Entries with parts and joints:

|---|

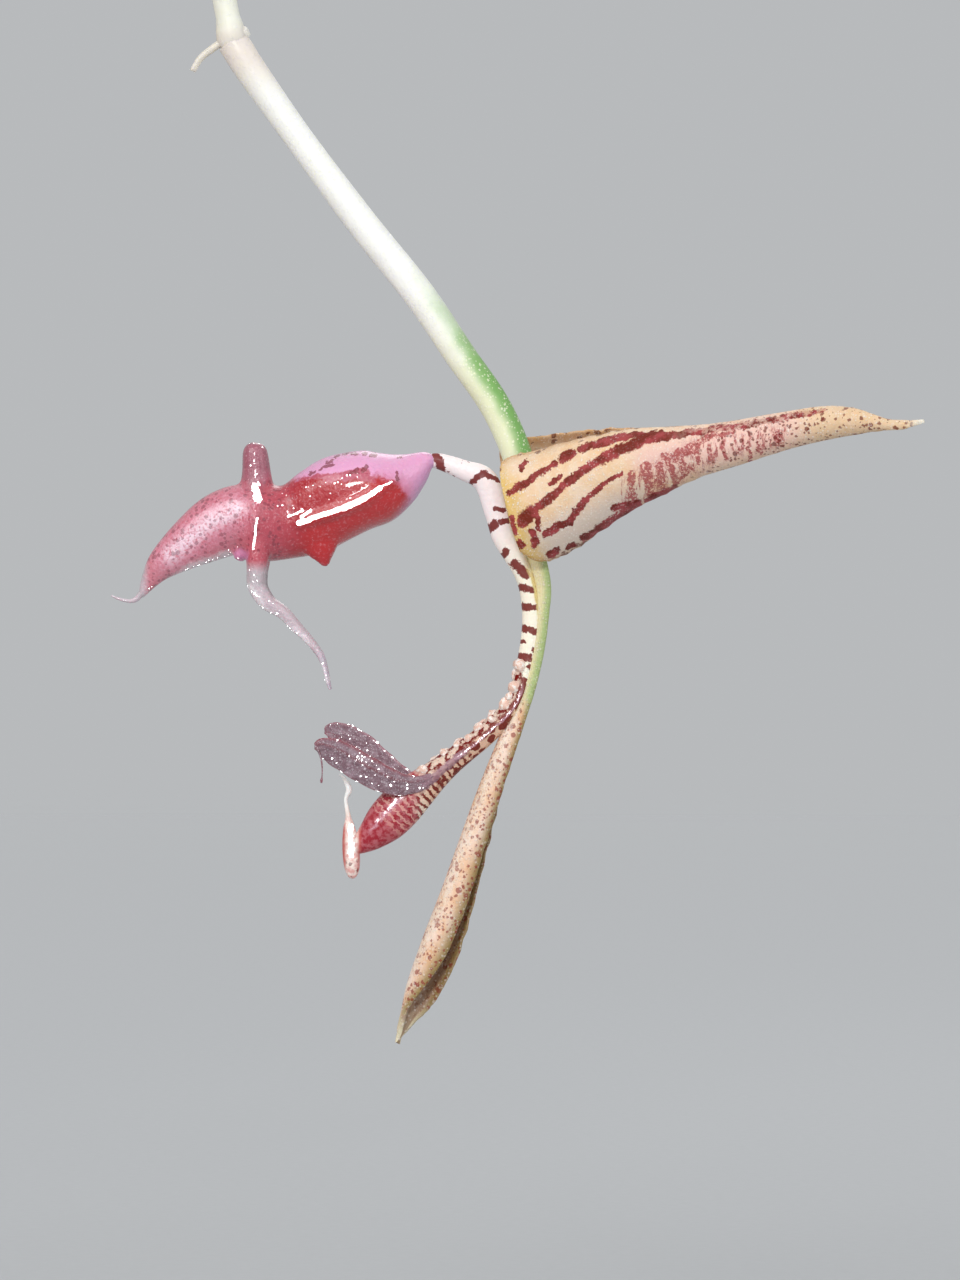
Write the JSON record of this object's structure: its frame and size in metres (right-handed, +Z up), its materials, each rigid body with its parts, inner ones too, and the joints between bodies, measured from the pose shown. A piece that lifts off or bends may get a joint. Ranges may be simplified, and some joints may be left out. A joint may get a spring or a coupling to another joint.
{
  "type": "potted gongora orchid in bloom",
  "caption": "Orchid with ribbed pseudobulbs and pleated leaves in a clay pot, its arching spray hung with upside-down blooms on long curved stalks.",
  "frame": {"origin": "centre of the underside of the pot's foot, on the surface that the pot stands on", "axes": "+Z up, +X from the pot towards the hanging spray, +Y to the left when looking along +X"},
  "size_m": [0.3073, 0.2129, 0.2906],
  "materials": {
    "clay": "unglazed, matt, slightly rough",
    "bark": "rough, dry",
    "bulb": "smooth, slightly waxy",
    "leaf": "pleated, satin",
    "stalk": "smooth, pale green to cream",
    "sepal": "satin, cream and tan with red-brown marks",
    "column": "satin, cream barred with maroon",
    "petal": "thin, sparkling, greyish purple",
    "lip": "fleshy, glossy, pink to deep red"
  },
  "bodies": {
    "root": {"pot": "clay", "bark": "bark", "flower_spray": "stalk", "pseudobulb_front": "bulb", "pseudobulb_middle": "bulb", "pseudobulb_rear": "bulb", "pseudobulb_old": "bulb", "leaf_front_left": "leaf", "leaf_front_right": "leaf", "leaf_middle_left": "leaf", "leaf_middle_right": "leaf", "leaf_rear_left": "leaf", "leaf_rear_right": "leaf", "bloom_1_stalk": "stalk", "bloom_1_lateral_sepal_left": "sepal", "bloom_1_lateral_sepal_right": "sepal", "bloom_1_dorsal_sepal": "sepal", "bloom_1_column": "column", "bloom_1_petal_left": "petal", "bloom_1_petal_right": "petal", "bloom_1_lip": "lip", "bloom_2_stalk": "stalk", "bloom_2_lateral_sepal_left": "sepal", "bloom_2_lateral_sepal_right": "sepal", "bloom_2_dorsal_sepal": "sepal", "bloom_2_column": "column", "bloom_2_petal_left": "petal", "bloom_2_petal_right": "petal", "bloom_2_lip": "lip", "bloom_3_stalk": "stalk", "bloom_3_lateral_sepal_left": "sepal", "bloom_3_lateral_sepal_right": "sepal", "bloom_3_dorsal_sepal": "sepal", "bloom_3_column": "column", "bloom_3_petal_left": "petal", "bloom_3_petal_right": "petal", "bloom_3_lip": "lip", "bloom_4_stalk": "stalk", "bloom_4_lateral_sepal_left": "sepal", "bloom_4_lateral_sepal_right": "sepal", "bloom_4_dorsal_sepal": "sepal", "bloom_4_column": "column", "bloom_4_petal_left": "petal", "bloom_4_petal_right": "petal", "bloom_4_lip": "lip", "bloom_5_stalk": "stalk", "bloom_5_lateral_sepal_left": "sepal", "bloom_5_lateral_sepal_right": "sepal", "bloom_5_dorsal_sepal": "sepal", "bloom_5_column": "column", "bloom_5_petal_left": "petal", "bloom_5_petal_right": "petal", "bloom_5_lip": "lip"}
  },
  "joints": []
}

|---|

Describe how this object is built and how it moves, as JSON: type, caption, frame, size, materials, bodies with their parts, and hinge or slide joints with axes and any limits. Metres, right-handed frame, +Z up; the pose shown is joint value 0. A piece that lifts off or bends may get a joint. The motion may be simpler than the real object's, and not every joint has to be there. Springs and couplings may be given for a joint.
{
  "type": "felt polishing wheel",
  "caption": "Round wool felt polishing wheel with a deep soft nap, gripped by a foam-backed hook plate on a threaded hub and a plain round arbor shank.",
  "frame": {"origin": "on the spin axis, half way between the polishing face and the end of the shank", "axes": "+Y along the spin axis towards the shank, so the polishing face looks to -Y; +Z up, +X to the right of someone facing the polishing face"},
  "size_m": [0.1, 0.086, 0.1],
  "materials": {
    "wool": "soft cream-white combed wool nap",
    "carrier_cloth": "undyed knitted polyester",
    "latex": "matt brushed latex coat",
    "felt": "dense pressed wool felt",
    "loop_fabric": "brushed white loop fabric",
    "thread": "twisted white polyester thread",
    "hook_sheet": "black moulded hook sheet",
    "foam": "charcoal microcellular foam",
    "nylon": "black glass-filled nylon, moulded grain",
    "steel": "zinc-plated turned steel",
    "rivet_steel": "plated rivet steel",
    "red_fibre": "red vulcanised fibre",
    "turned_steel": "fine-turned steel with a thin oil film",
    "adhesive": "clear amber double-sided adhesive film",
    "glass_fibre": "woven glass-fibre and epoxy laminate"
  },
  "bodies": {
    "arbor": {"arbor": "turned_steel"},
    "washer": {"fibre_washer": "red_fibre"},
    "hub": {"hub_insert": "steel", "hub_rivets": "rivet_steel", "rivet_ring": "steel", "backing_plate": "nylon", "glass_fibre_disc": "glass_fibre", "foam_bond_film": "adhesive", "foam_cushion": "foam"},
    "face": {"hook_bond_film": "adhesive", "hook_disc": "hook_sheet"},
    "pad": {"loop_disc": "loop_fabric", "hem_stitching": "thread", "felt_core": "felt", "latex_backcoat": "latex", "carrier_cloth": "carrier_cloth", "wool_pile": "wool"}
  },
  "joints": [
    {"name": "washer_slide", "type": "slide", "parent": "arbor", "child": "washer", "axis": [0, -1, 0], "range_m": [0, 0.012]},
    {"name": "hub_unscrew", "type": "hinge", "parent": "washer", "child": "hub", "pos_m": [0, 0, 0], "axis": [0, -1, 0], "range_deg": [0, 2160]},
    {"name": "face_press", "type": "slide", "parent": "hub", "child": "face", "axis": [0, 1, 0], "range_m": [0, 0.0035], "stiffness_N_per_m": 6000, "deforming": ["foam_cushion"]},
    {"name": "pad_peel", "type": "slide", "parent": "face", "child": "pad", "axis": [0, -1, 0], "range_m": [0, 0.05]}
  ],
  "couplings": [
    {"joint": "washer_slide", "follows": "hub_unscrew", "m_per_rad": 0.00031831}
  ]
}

|---|

What you are asked to do:
From the data above, work out how many lines hold "hinge". Answer with the number alone.

Written response:
2